China recently announced that it has replaced the head of its securities regulator Xiao Gang and appointed a top state banking executive in his place, as the country continues to take measures to calm the markets after a turbulent few months arising from fears of a slowdown in its economy.
China media reports confirm that the chairman of the China Securities Regulatory Commission (CSRC) Xiao Gang has been replaced by Liu Shiyu who is currently the chairman of the Agricultural Bank of China Ltd (AgBank). Xiao had headed CRSC for close to three years after his appointment in March 2013.
Market analysts believe it to be a confidence-building measure by the Chinese authorities as the markets continue to be volatile. Senior leaders issued reassurances after the Lunar New Year holiday saying that they would take steps to steady the economy and the currency.
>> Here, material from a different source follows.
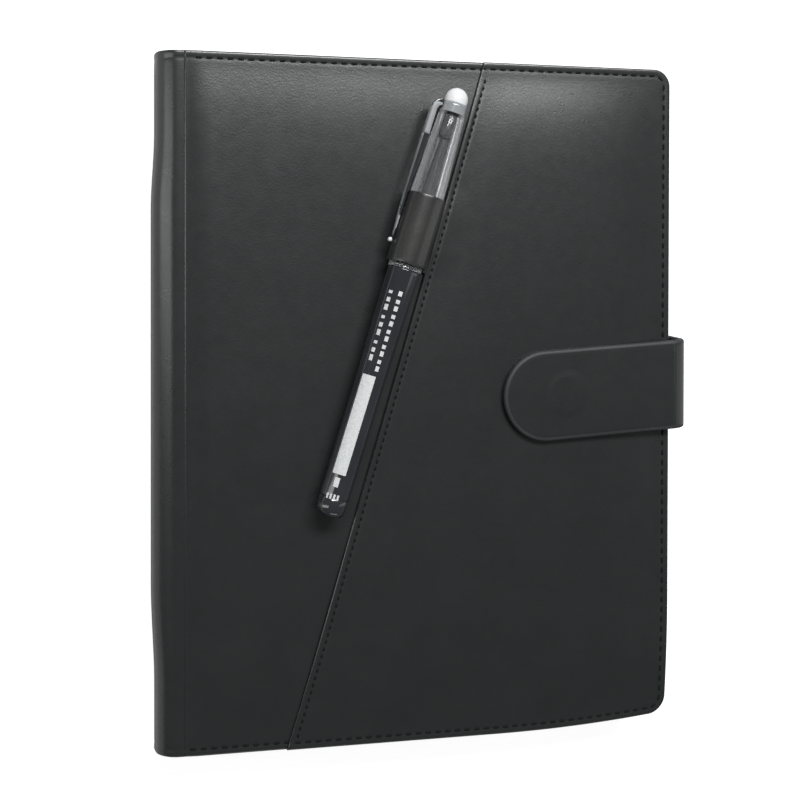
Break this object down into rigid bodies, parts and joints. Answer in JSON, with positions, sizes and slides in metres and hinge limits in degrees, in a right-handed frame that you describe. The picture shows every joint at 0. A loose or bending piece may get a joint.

In a statement, Zhang Kaihua, a fund manager of Nanjing-based hedge fund Huyang Investment said,
Xiao’s departure is not a surprise following the recent stock disaster. This is a role vulnerable to public criticism because most Chinese retail investors are destined to lose money in such a market.
Xiao faced mounting criticism after China’s markets saw a sharp 40 percent decline over the last few months. A further setback was the failure of the new circuit breaker system which had to be suspended within days of introduction. Media reports indicated that Xiao had offered to resign after the circuit breaker proved to be ineffectual.
Global markets have been reacting negatively to the volatility in the Chinese market, the devaluation of its currency and the decline in its reserves. These three red flags caused global markets to react negatively as they fear that these signs are a further indication that China’s economy is slowing down. China has since announced a series of measure to stabilise the economy which include allocation of funds for infrastructure projects and better financial support for industries in trouble.
According to market analysts, while the new head Liu has a lot of experience it is unlikely that he would bring in new market perspectives. Zhang stated that he expected some policy uncertainty as the new chief would need a minimum of six months to settle into the role.
Another analyst, Andrew Sullivan, managing director, sales trading at Haitong International Securities Group in Hong Kong said that there was no surprise in the removal of Xiao and added that Liu’s appointment indicated the inclusion of a political insider. Liu has largely worked for the central bank, People’s Bank of China (PBOC). He was the deputy governor from 2006 till late 2014 after which he went on to head AgBank.